* [DATASET CONTENT]:
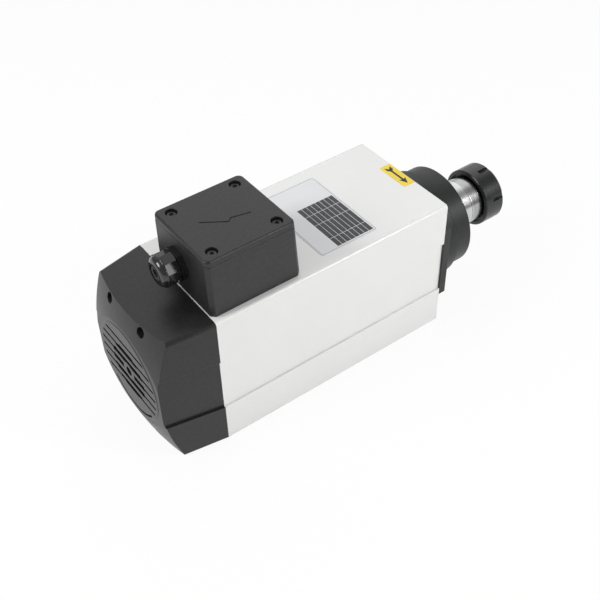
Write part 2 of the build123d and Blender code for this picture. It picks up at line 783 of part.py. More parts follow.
# Collet nut: recessed rear face, thread, extraction lip, face cone and spanner notches
lip_rear = collet_groove_rear + 0.4
lip_front = collet_rim_rear - 0.2
nut_rim_radius = collet_rim_radius + 0.06
cone_at_front = nut_rim_radius - (nut_front - collet_rim_front) * tan(radians(collet_face_angle))
with BuildPart() as collet_nut:
    nut_points = [
        (nut_rear + nut_rear_recess, thread_seat_radius + collet_gap),
        (nut_rear + nut_rear_recess, nut_rear_recess_radius),
        (nut_rear, nut_rear_recess_radius),
        (nut_rear, nut_radius - 0.8),
        (nut_rear + 0.8, nut_radius),
        (nut_front - nut_bevel, nut_radius),
        (nut_front, nut_radius - nut_bevel),
        (nut_front, cone_at_front),
        (collet_rim_front, nut_rim_radius),
        (lip_front, nut_rim_radius),
        (lip_front, collet_groove_radius + 0.9),
        (lip_rear, collet_groove_radius + 0.9),
        (lip_rear, collet_rim_radius + 0.6),
        (shaft_front + 0.4, collet_rim_radius + 0.6),
        (shaft_front + 0.4, thread_seat_radius + collet_gap),
    ]
    revolve(turned_section(nut_points), axis=shaft_axis)
    with BuildSketch(across(nut_front)):
        with PolarLocations(nut_radius, nut_notch_count, start_angle=nut_notch_start):
            Rectangle(2 * nut_notch_depth, nut_notch_width)
    extrude(amount=-nut_notch_length, mode=Mode.SUBTRACT)
write_piece(collet_nut.part, "collet_nut")

# Rear bearing shield: round plate with four lugs, spigot and bearing seat
rear_seat_radius = rear_outer_radius + fit_gap
with BuildPart() as rear_bearing_shield:
    with BuildSketch(across(rear_shield_rear)):
        Circle(shield_radius)
        for lean in (-45, 45):
            Rectangle(2 * sqrt(2) * shield_port_offset, 2 * shield_lug_radius, rotation=lean)
        with Locations(*shield_ports):
            Circle(shield_lug_radius)
    extrude(amount=shield_thickness)
    chamfer(rear_bearing_shield.faces().sort_by(Axis.X)[0].edges(), 0.8)
    with BuildSketch(across(rear_x)):
        Circle(housing_bore_radius - stator_gap)
    extrude(amount=shield_spigot)
    with BuildSketch(across(rear_seat_floor)):
        Circle(rear_seat_radius)
    extrude(amount=rear_x + shield_spigot - rear_seat_floor, mode=Mode.SUBTRACT)
    with BuildSketch(across(rear_shield_rear)):
        Circle(rear_outer_radius - shield_spring_lip)
        with Locations(*shield_ports):
            Circle(m5_clearance_radius)
    extrude(amount=shield_thickness, mode=Mode.SUBTRACT)
write_piece(rear_bearing_shield.part, "rear_bearing_shield")

with BuildPart() as shield_screws:
    for y, z in shield_ports:
        seat = toward_rear(rear_shield_rear, y, axis_height + z)
        add(socket_screw(seat, m5_radius, shield_screw_length, m5_head_radius, m5_head_height, m5_socket))
write_piece(shield_screws.part, "shield_screws")

# Disc springs that preload the rear bearing
spring_rear_outer = rear_outer_radius - 0.3
spring_inner = rear_outer_radius - 5.2
with BuildPart() as preload_springs:
    for spring_x, lean in ((rear_seat_floor + 0.02, 1), (rear_seat_floor + 0.08 + spring_stack, -1)):
        spring_points = [
            (spring_x, spring_inner),
            (spring_x + lean * spring_cone, spring_rear_outer),
            (spring_x + lean * (spring_cone + spring_thickness), spring_rear_outer),
            (spring_x + lean * spring_thickness, spring_inner),
        ]
        revolve(turned_section(spring_points), axis=shaft_axis)
write_piece(preload_springs.part, "preload_disc_springs")

# Circlip behind the rear bearing
with BuildPart() as circlip:
    with BuildSketch(across(circlip_rear)):
        Circle(rear_bore_radius + 2.6)
        Circle(rear_bore_radius - 0.9, mode=Mode.SUBTRACT)
        with Locations((0, -rear_bore_radius)):
            Rectangle(7.0, 9.0, mode=Mode.SUBTRACT)
        with Locations((4.6, -rear_bore_radius + 1.4), (-4.6, -rear_bore_radius + 1.4)):
            Circle(0.9, mode=Mode.SUBTRACT)
    extrude(amount=circlip_thickness - 0.05)
write_piece(circlip.part, "rear_circlip")

# Fan: hub, back plate and curved blades, with its key, washer and screw
def fan_blade():
    """One blade's outline, swept back from the hub to the rim."""
    middle_radius = (fan_hub_radius + fan_radius) / 2
    root = (fan_hub_radius - 1.5, 0)
    middle = (middle_radius * cos(radians(fan_blade_lag)), middle_radius * sin(radians(fan_blade_lag)))
    tip_lag = radians(1.3 * fan_blade_lag)
    tip = ((fan_radius - 1.5) * cos(tip_lag), (fan_radius - 1.5) * sin(tip_lag))
    with BuildLine() as line:
        ThreePointArc(root, middle, tip)
    with BuildSketch() as blade:
        SlotArc(line.edges()[0], fan_blade_thickness)
    return blade.sketch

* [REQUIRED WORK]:
Give the listing above again, word for word.

* [RESPONSE TO THE EXERCISE]:
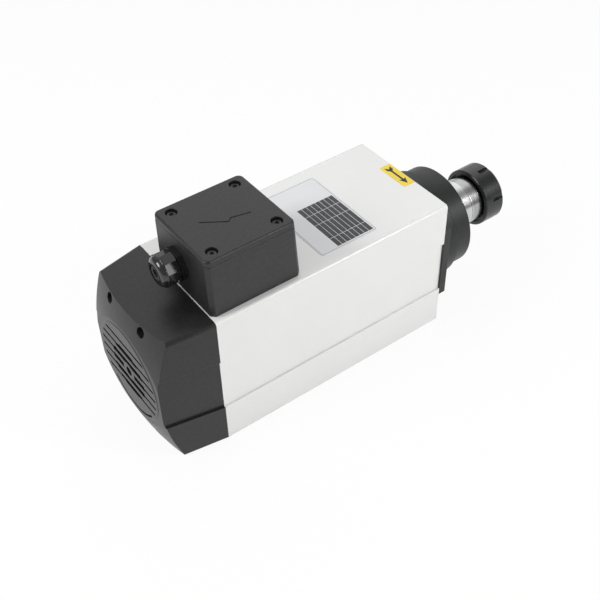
Write part 2 of the build123d and Blender code for this picture. It picks up at line 783 of part.py. More parts follow.
# Collet nut: recessed rear face, thread, extraction lip, face cone and spanner notches
lip_rear = collet_groove_rear + 0.4
lip_front = collet_rim_rear - 0.2
nut_rim_radius = collet_rim_radius + 0.06
cone_at_front = nut_rim_radius - (nut_front - collet_rim_front) * tan(radians(collet_face_angle))
with BuildPart() as collet_nut:
    nut_points = [
        (nut_rear + nut_rear_recess, thread_seat_radius + collet_gap),
        (nut_rear + nut_rear_recess, nut_rear_recess_radius),
        (nut_rear, nut_rear_recess_radius),
        (nut_rear, nut_radius - 0.8),
        (nut_rear + 0.8, nut_radius),
        (nut_front - nut_bevel, nut_radius),
        (nut_front, nut_radius - nut_bevel),
        (nut_front, cone_at_front),
        (collet_rim_front, nut_rim_radius),
        (lip_front, nut_rim_radius),
        (lip_front, collet_groove_radius + 0.9),
        (lip_rear, collet_groove_radius + 0.9),
        (lip_rear, collet_rim_radius + 0.6),
        (shaft_front + 0.4, collet_rim_radius + 0.6),
        (shaft_front + 0.4, thread_seat_radius + collet_gap),
    ]
    revolve(turned_section(nut_points), axis=shaft_axis)
    with BuildSketch(across(nut_front)):
        with PolarLocations(nut_radius, nut_notch_count, start_angle=nut_notch_start):
            Rectangle(2 * nut_notch_depth, nut_notch_width)
    extrude(amount=-nut_notch_length, mode=Mode.SUBTRACT)
write_piece(collet_nut.part, "collet_nut")

# Rear bearing shield: round plate with four lugs, spigot and bearing seat
rear_seat_radius = rear_outer_radius + fit_gap
with BuildPart() as rear_bearing_shield:
    with BuildSketch(across(rear_shield_rear)):
        Circle(shield_radius)
        for lean in (-45, 45):
            Rectangle(2 * sqrt(2) * shield_port_offset, 2 * shield_lug_radius, rotation=lean)
        with Locations(*shield_ports):
            Circle(shield_lug_radius)
    extrude(amount=shield_thickness)
    chamfer(rear_bearing_shield.faces().sort_by(Axis.X)[0].edges(), 0.8)
    with BuildSketch(across(rear_x)):
        Circle(housing_bore_radius - stator_gap)
    extrude(amount=shield_spigot)
    with BuildSketch(across(rear_seat_floor)):
        Circle(rear_seat_radius)
    extrude(amount=rear_x + shield_spigot - rear_seat_floor, mode=Mode.SUBTRACT)
    with BuildSketch(across(rear_shield_rear)):
        Circle(rear_outer_radius - shield_spring_lip)
        with Locations(*shield_ports):
            Circle(m5_clearance_radius)
    extrude(amount=shield_thickness, mode=Mode.SUBTRACT)
write_piece(rear_bearing_shield.part, "rear_bearing_shield")

with BuildPart() as shield_screws:
    for y, z in shield_ports:
        seat = toward_rear(rear_shield_rear, y, axis_height + z)
        add(socket_screw(seat, m5_radius, shield_screw_length, m5_head_radius, m5_head_height, m5_socket))
write_piece(shield_screws.part, "shield_screws")

# Disc springs that preload the rear bearing
spring_rear_outer = rear_outer_radius - 0.3
spring_inner = rear_outer_radius - 5.2
with BuildPart() as preload_springs:
    for spring_x, lean in ((rear_seat_floor + 0.02, 1), (rear_seat_floor + 0.08 + spring_stack, -1)):
        spring_points = [
            (spring_x, spring_inner),
            (spring_x + lean * spring_cone, spring_rear_outer),
            (spring_x + lean * (spring_cone + spring_thickness), spring_rear_outer),
            (spring_x + lean * spring_thickness, spring_inner),
        ]
        revolve(turned_section(spring_points), axis=shaft_axis)
write_piece(preload_springs.part, "preload_disc_springs")

# Circlip behind the rear bearing
with BuildPart() as circlip:
    with BuildSketch(across(circlip_rear)):
        Circle(rear_bore_radius + 2.6)
        Circle(rear_bore_radius - 0.9, mode=Mode.SUBTRACT)
        with Locations((0, -rear_bore_radius)):
            Rectangle(7.0, 9.0, mode=Mode.SUBTRACT)
        with Locations((4.6, -rear_bore_radius + 1.4), (-4.6, -rear_bore_radius + 1.4)):
            Circle(0.9, mode=Mode.SUBTRACT)
    extrude(amount=circlip_thickness - 0.05)
write_piece(circlip.part, "rear_circlip")

# Fan: hub, back plate and curved blades, with its key, washer and screw
def fan_blade():
    """One blade's outline, swept back from the hub to the rim."""
    middle_radius = (fan_hub_radius + fan_radius) / 2
    root = (fan_hub_radius - 1.5, 0)
    middle = (middle_radius * cos(radians(fan_blade_lag)), middle_radius * sin(radians(fan_blade_lag)))
    tip_lag = radians(1.3 * fan_blade_lag)
    tip = ((fan_radius - 1.5) * cos(tip_lag), (fan_radius - 1.5) * sin(tip_lag))
    with BuildLine() as line:
        ThreePointArc(root, middle, tip)
    with BuildSketch() as blade:
        SlotArc(line.edges()[0], fan_blade_thickness)
    return blade.sketch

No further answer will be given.